# How to approach Dr re NHS funding



## cazinge (Apr 11, 2008)

3 years after our initial fertility investigations at MFS (we came off the waiting list due to redundancy, house move, new jobs) we are ready to start trying!

We have decided against going back to MFS so are considering the Bham Women's Hospital or BMI Priory in Edgbaston. Both need a Dr referral even if you are a private paitent so we are seeing the Dr on Thurs (24/4). However, while reading the policy on NHS funding it says the definition of subfertility for same-sex couples is "A defined fertility problem that is confirmed by an NHS gynaecologist or specialist in infertility following appropriate clinical investigations".

Would endometriosis count? Do we approach the Dr from this angle? What do we say?

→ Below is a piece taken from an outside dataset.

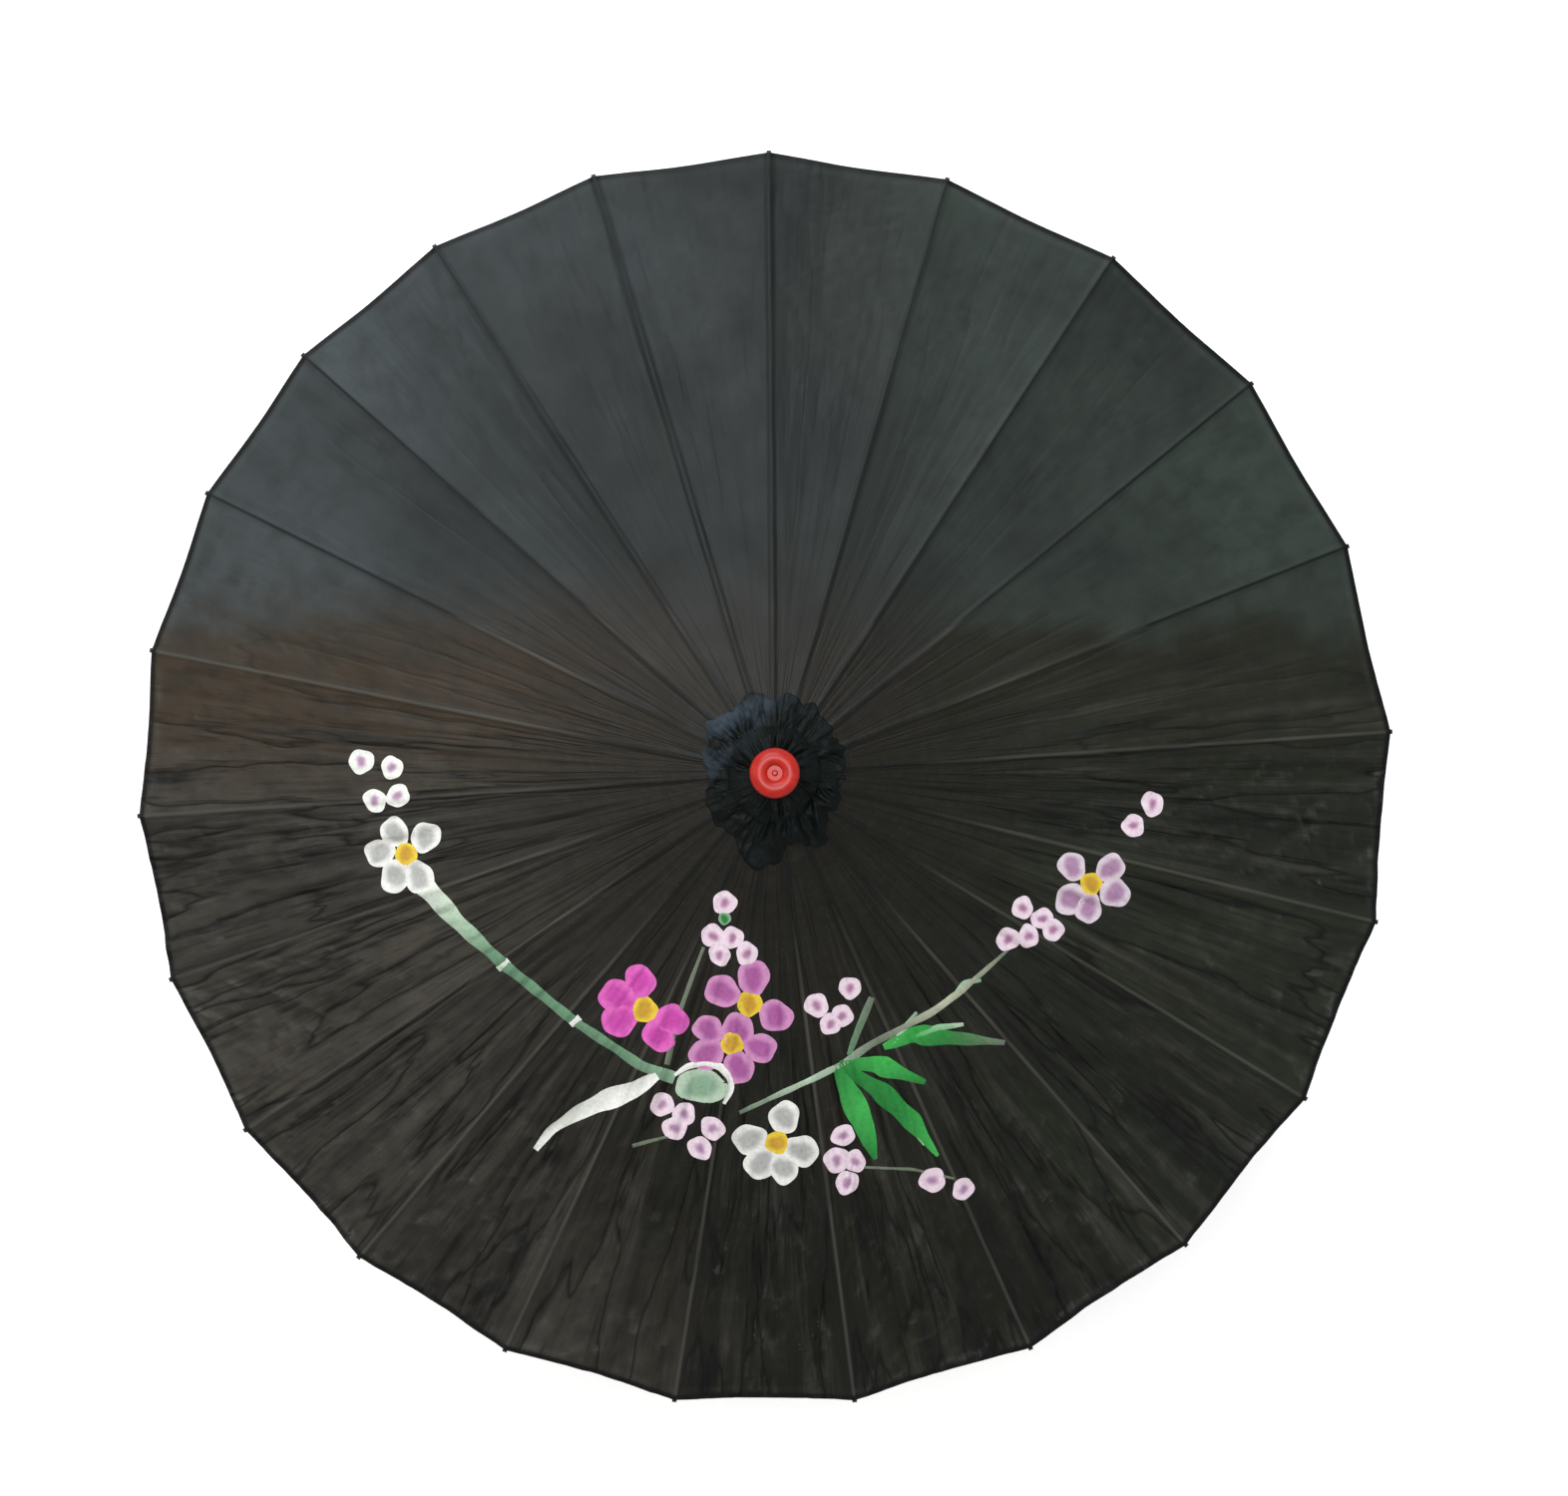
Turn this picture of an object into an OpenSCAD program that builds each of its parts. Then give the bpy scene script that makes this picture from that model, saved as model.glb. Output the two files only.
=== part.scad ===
// A painted parasol on a folding bamboo frame, standing open.
// Z runs up the shaft from the centre of its lower end. Lengths are in mm and angles in degrees.

/* [Umbrella] */
// Distance across the rib tips
span = 820; // [780:10:860]
// Slope of the ribs below level
open_slope = 17; // [15:1:19]
// Height of the rib hinges
hub_height = 515; // [505:5:540]

/* [Frame] */
// Diameter of the shaft
shaft_d = 12; // [11:0.5:13]
// Width of a rib
rib_w = 3.8; // [3.4:0.2:4]
// Distance along a rib from its own hinge to its strut's hinge
strut_at = 185; // [175:5:190]

/* [Canopy] */
// Thickness of the cloth
cloth_t = 0.8; // [0.6:0.1:1]
// Radius of the gathered cover at the crown
crown_r = 50; // [46:1:56]

/* [Finial] */
// Diameter of the finial
finial_d = 31; // [29:1:34]

/* [Hidden] */
$fn = 64;
rib_count = 22;
// how far hand spacing has crowded the ribs toward one side, in degrees
rib_drift = 4.3;
// gap left between two bodies
gap = 0.3;
// gap left around a pin or shaft
fit = 0.05;
sliding_fit = 0.1;

// the hinges on the hub and on the runner lie on circles of this radius
hinge_r = 20;
wire_r = 0.5;
wire_bore_r = 0.8;
peg_r = 0.6;
pin_r = 1;

rib_l = (span / 2 - hinge_r) / cos(open_slope);
rib_top = 2.6;
rib_eye_r = 3;
neck_w = 2.2;
neck_l = 12;
tip_w = 3;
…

PS Policy attached for reference (it covers 3 CCGs so don't think I'm outing myself!)http://www.redditchandbromsgroveccg.nhs.uk/about-us/strategies-policies-and-procedures/commissioning-ifr/?assetdet1029359=39305


----------



## Divas212 (Nov 13, 2013)

Hi, we were lucky enough to get NHS funding. When we initially went to the GP she was confused and didn't know the protocol for same sex relationships requesting funding. However we knew, in our trust you have to of been trying yourself for two years prior to applying for funding. It was a long process of about a year to secure the funding but for us it was worth the wait. We were funded for 6 iui's and one IVF. We did experience statements such as 'well you chose your type of relationship' from one gyne dr, thankfully my wife works in the NHS and had seriously looked into our right for treatment, we ended up phoning the consultants secretary who was the only one who knew what she was doing really. Good luck


----------



## Hbkmorris (Apr 7, 2010)

Hello ladies, 

I'm not in a ss relationship but I just wanted to say how very lucky you may be to receive IVF on the NHS.. I'm now single after me and my partner separated after our 4th failed IVF due to his swimmers.. We were denied all NHS funding as he already had children and again they won't fund me as I'm now single!! Totally unreasonable in my thoughts. 

Cazinge, 

Please take this as personal advise DO NOT go to Birmingham Women's Hospital for treatment. I had 4 cycles with them and funded the lot they made nothing but mistakes and on my last cycle caused me nothing but a flippen nightmare.. I then moved to MFS who are just the BEST.. Stick with them or go and see Dr Baghdadi at the Priory.. He is also an amazing man.. PLEASE I'm only saying this as you won't get the right treatment with BWH and I promise you that treat you like sh*te!! xx


----------



## Divas212 (Nov 13, 2013)

Hbkmorris - I think it's a case of postcode lottery regarding funding, if I lived 3 miles one way they don't fund any fertility treatment but if I lived 5 mile the other way they fund a lot of fertility treatment, where we are they fund 6iui and 1 IVF and we are unbelievably grateful for that


----------